For the first time in 34 years, the Nuclear Regulatory Commission has approved the construction of new nuclear plants.

Southern Co. and subsidiary Georgia Power have received approval to move forward with a pair of projects to be sited near Augusta, Georgia. Nuclear proponents are happy to see a new chapter opened for nuclear generation. At the same time, with the memory of the Fukushima disaster still fresh, the approval comes at a time when nuclear critics are particularly unhappy.

Both plants are to be built at an existing nuclear site, known as Vogtle, that already has two reactors. The new pair will produce up to 2,200 megawatts when and if they go online in 2016 to 2017. The plants are a new design from Westinghouse known as the AP1000.

The design is a modernization of the standard pressurized-water reactors that have been the norm in the U.S., and is claimed to come with passive safety features that automatically cool down the reactor following an accident, without need for human intervention. More importantly, Westinghouse says the AP1000 doesn't need electricity to cool everything down, a feature that was glaringly lacking at Fukushima.

The NRC voted 4-1 to approve the project. NRC Chairman Gregory Jaczko was the sole dissenter, which was irksome to some in the industry who felt that, despite the advances made in plant design, Jaczko could never be satisfied.
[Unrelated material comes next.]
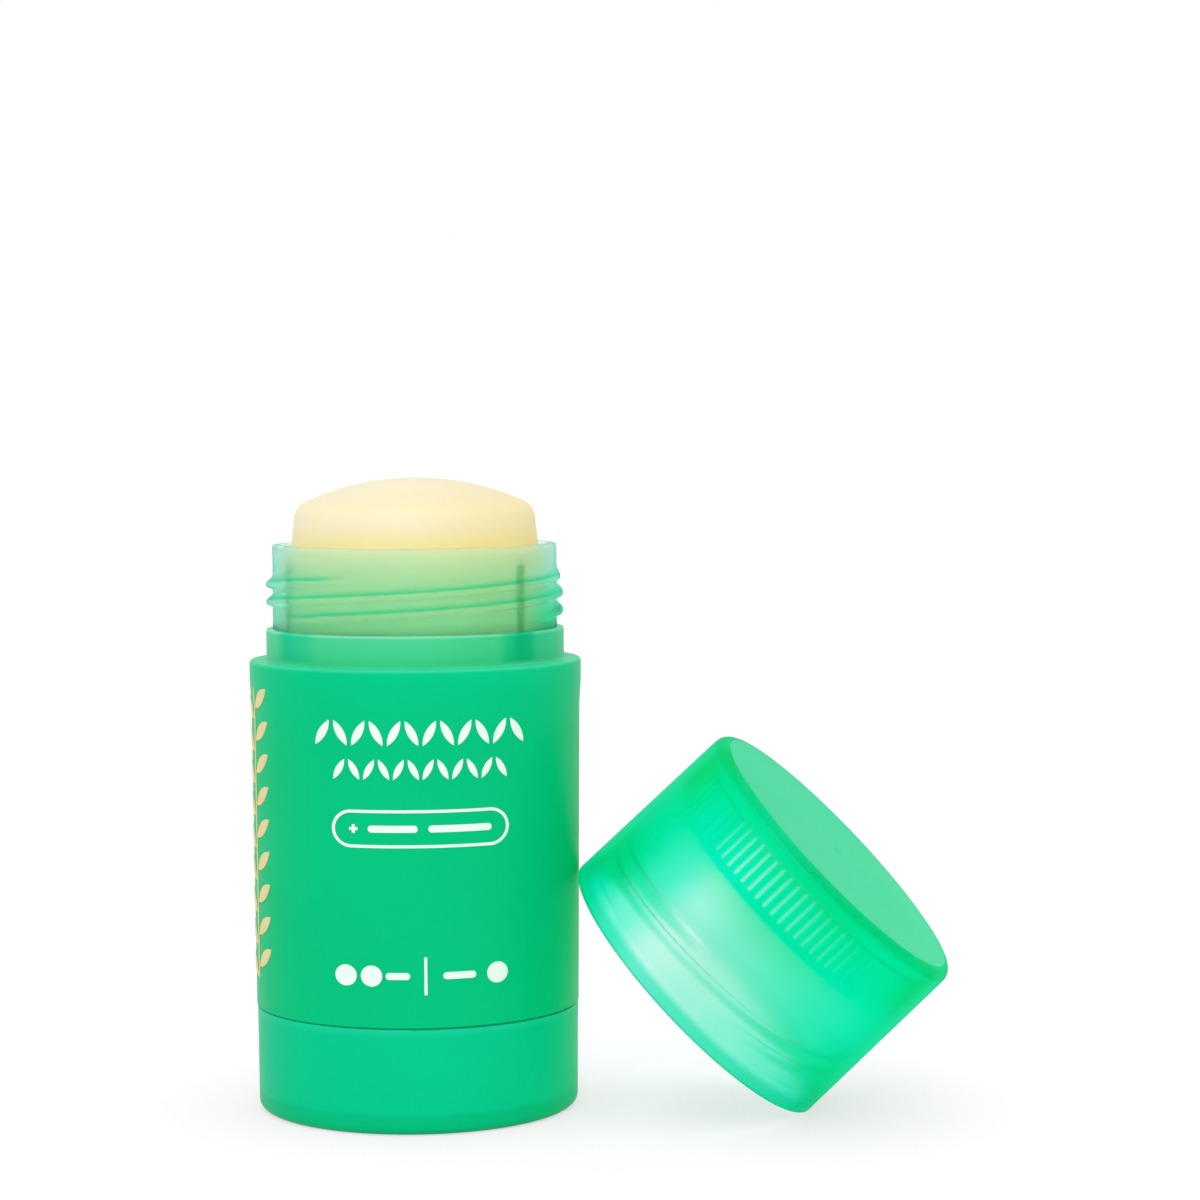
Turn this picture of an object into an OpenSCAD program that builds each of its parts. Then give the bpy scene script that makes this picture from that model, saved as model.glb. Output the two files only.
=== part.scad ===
// Twist-up balm stick, standing open, with its screw cap leaning on it.
// The origin is the centre of the knob's base. Z runs up the stick and the front faces -Y.
// Angles called "round" are measured from the front, positive towards +X.

/* [Barrel] */
// Outer diameter at the shoulder, where the cap's rim seats
shoulder_d = 39; // [38.4:0.1:42]
// Outer diameter of the straight skirt, just under the flare
waist_d = 38.6; // [37.6:0.1:38.9]
// Outer diameter at the skirt's lower end
seam_d = 38.06; // [37:0.02:38.5]
// Height of the shoulder above the base
shoulder_h = 52.9; // [48:0.1:65]
// Length over which the skirt flares out to the shoulder
flare_h = 6; // [3:0.5:9]
// Wall of the outer skirt
skirt_wall = 1.2; // [0.8:0.1:1.4]
// Thickness of the shoulder's web
shoulder_t = 1.4; // [1:0.1:2.5]
// Diameter of the plain collar
collar_d = 35; // [34.9:0.05:35.2]
// Height of the plain collar above the shoulder
collar_h = 3.65; // [2.5:0.05:4]
// Outer diameter of the neck and of the inner tube below it
neck_d = 33.4; // [33:0.1:33.7]
// Height of the neck's rim above the shoulder
neck_h = 13.5; // [12:0.1:15]
// Wall of the neck and the inner tube
tube_wall = 1.1; // [0.9:0.1:1.3]
// Thickness of the tube's floor, which carries the screw
tube_floor_t = 1.4; // [1:0.1:2]

/* [Neck thread] */
// Number of thread starts
thread_starts = 3; // [1:1:4]
// Rise of the thread in one turn
thread_lead = 6.24; // [5:0.02:7]
// Height of the thread over the neck
thread_depth = 0.75; // [0.5:0.05:0.8]
// Angle that each thread runs round the neck
thread_sweep = 300; // [180:10:320]
// Height of each thread's lower end above the collar
thread_rise = 1.2; // [1.15:0.05:1.6]

/* [Guide ribs] */
// Number of guide ribs inside the tube
rib_count = 3; // [2:1:4]
// Width of a guide rib
rib_w = 0.8; // [0.6:0.1:1.4]
// Height of a guide rib over the bore
rib_depth = 0.7; // [0.5:0.05:0.8]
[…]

But Jaczko is far from the only person who is against the project. Groups like the Southern Alliance for Clean Energy and Greenpeace have railed against the approval, and a coalition of nine groups has already sued the NRC in the U.S. Court of Appeals for the D.C. Circuit. The groups have alleged that the NRC violated federal law by not considering the public safety and environmental implications of the Fukushima disaster before issuing these permits. Additionally, critics have condemned the plants on budgetary grounds.

The two plants are projected to cost about $14 billion. As it stands now, the utility is responsible for $6 billion, while loan guarantees would make up the rest. The cost of financing, estimated at $1.6 billion, is already being charged to consumers.

A law passed by Georgia's legislature in 2009 forces ratepayers to pay for plants before they're even producing power, which means ratepayers will be on the hook even if the plants never open. According to Georgia Power's estimates, residential customers are currently paying $44 a year in surcharges for the plants, and those fees will rise to $120 a year by 2018.

Also, according to journalist and environmental advocate Elliott Negin, the Vogtle plants pretty much fail on the long-held nuclear promise of cheap energy. Negin claims that the cost estimates for the reactors are higher than “than improved energy efficiency to cut electricity use, natural gas, biomass, land-based wind, and even coal.” Georgia also spends next to nothing on energy efficiency programs, and a 2009 Georgia Tech study cited by Negin concluded that the state could cut its electricity demand by 11 percent to 27 percent with more funding for aggressive energy-efficiency initiatives.

The Vogtle site already has a history of fiscal problems; the first pair of plants ran $8 billion over budget and took 16 years to build, which may mean the current four- to five-year construction timeline is optimistic.

So, is the new construction at Vogtle a nuclear renaissance, as it is being hailed? Having any new project approvals is a boon for an industry that's gone three decades without a single one. But, until the plants are actually built, on-time and on-budget, it's tough to argue that nuclear is back.

Large-scale pressurized-water reactors have gotten increasingly expensive in recent years, and that's a trend that is likely to continue. (Just a decade ago, cost estimates for plants like the Vogtle ones would have been about half what they are now.) Meanwhile, even the most expensive green energy tech is getting cheaper by the year.

That's not to mention the fact that, even with updates, uranium-fueled pressurized-water reactors are extremely complicated and not inherently failsafe. Alternatives exist; we've talked about the the thorium-fueled molten salt cycle before, which proponents claim has a number of fuel, proliferation, and safety benefits. Also, smaller modular reactors built assembly-line style offer potential cost, efficiency, and safety advantages because they don't require the complex site-based engineering of large-scale plants.

Of course, as is usually the case with nuclear, developing any plants at all is difficult enough, let alone alternative ones. So while the nuclear industry is touting its return, safety and fiscal concerns will be unlikely to abate any time soon.